# Question - First craft show



## juliab86 (Oct 24, 2013)

Hi everyone!

I'm a soap maker myself, but going to my first craft show in December to help my mom sell her candles, no soap involved.

This is also her first craft event. She didn't consider this, but I think I'd be a good idea to hand out paper itemized receipts to customers. I didn't think it would be legal otherwise. Also, it would help her keep track of sales tax. We don't have a little printer, so we would have to handwrite them. Not sure if that is going to cause a problem. 

I'm wondering what the other people who sell at craft shows here do. Also, people who attend craft shows, what do you like to see when it comes to how venders handle their business? Any advice, stories, anecdotes or questions much appreciated


----------



## tinytreats (Oct 25, 2013)

The only receipts I give are when people pay with credit. From what I understand, the receipts you have would be for tax purposes. BUT I DONT KNOW! I know nothing! lol someone correct me if I'm wrong. 


Sent from my iPad using Soap Making


----------



## paillo (Oct 25, 2013)

The only receipts I give are to customers who buy with a credit card, and Square will send an email or text receipt. Or to folks who ask for a receipt, and I've only had one such request in a few years of doing markets.  I do keep a running total of what I sell, for tax purposes. Just chicken scratches that I can tally up later.


----------



## Second Impression (Oct 25, 2013)

I do them. Makes it easier to figure out later what I sold and gives a lot of sales insights like which products tend to sell together. Also, the sales tax law in my state requires that customers be given an itemized receipt that lists subtotal, tax and grand total. Of course that doesn't mean vendors at fairs and such actually follow the law or that it's widely enforced. While I do typically do receipts and charge tax separately, there are times I've forgotten a new receipt book, coinage or a way to calculate tax. Then I'll just do a tally sheet and pay the tax due out of my own pocket. 
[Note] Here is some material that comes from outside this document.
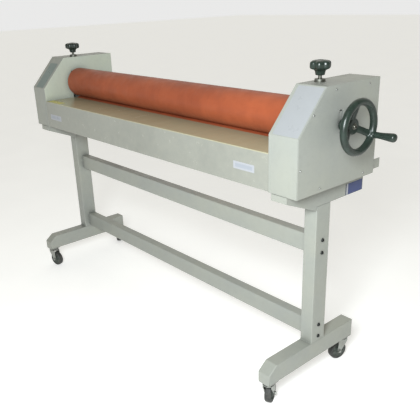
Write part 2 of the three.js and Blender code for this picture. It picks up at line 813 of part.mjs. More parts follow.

Sent from my XT907 using Soap Making mobile app


----------



## juliab86 (Oct 25, 2013)

Thank you everybody for your insight and experience. I'll pass all this on to my mom. I figure helping her with the craft show will also give me some experience in them in case I do some one day  Right now I'm just working on researching VA tax law.


----------



## lisamaliga (Oct 25, 2013)

Good question. I used to sell online so I always included a receipt [invoice]. I attend crafty shows and as a customer I don't mind getting them. From a sales point of view a receipt not only looks professional but you can include your all-important company info [name, addy, URL, phone #] to get more sales.


----------



## Paintguru (Oct 27, 2013)

I was wondering about this as well.  I had planned to do receipts but it sounds like that is not the norm, so maybe I will go the route of paillo.  I would include a business card in the bag for potential future purchases.


----------



## cmzaha (Oct 27, 2013)

paillo said:


> The only receipts I give are to customers who buy with a credit card, and Square will send an email or text receipt. Or to folks who ask for a receipt, and I've only had one such request in a few years of doing markets. I do keep a running total of what I sell, for tax purposes. Just chicken scratches that I can tally up later.


 
I am with you on this one. I keep a receipt book for my few customers that ask. Very few actually. Who wants all that paper... I count my cash box record it at the start and count at the end of the night. Quite easy tracking


----------



## pamielynn (Oct 28, 2013)

Paypal here is great for shows. Tracks your sales, tax and fees (no fees for cash) and you can text or email a receipt as people wish. Also tracks which items are selling.


----------



## juliab86 (Oct 28, 2013)

That is very helpful! My mom does use PayPal for her massage therapy business. I'll have her play around with it.


----------



## shunt2011 (Oct 28, 2013)

No receipts at my shows unless asked.  Takes too much time especially if you are busy.   I am generally alone so it's all on me.  I do however provide a receipt with any online orders via my website.  I am also able to send a receipt to customers via PayPal or Square if they want one.


----------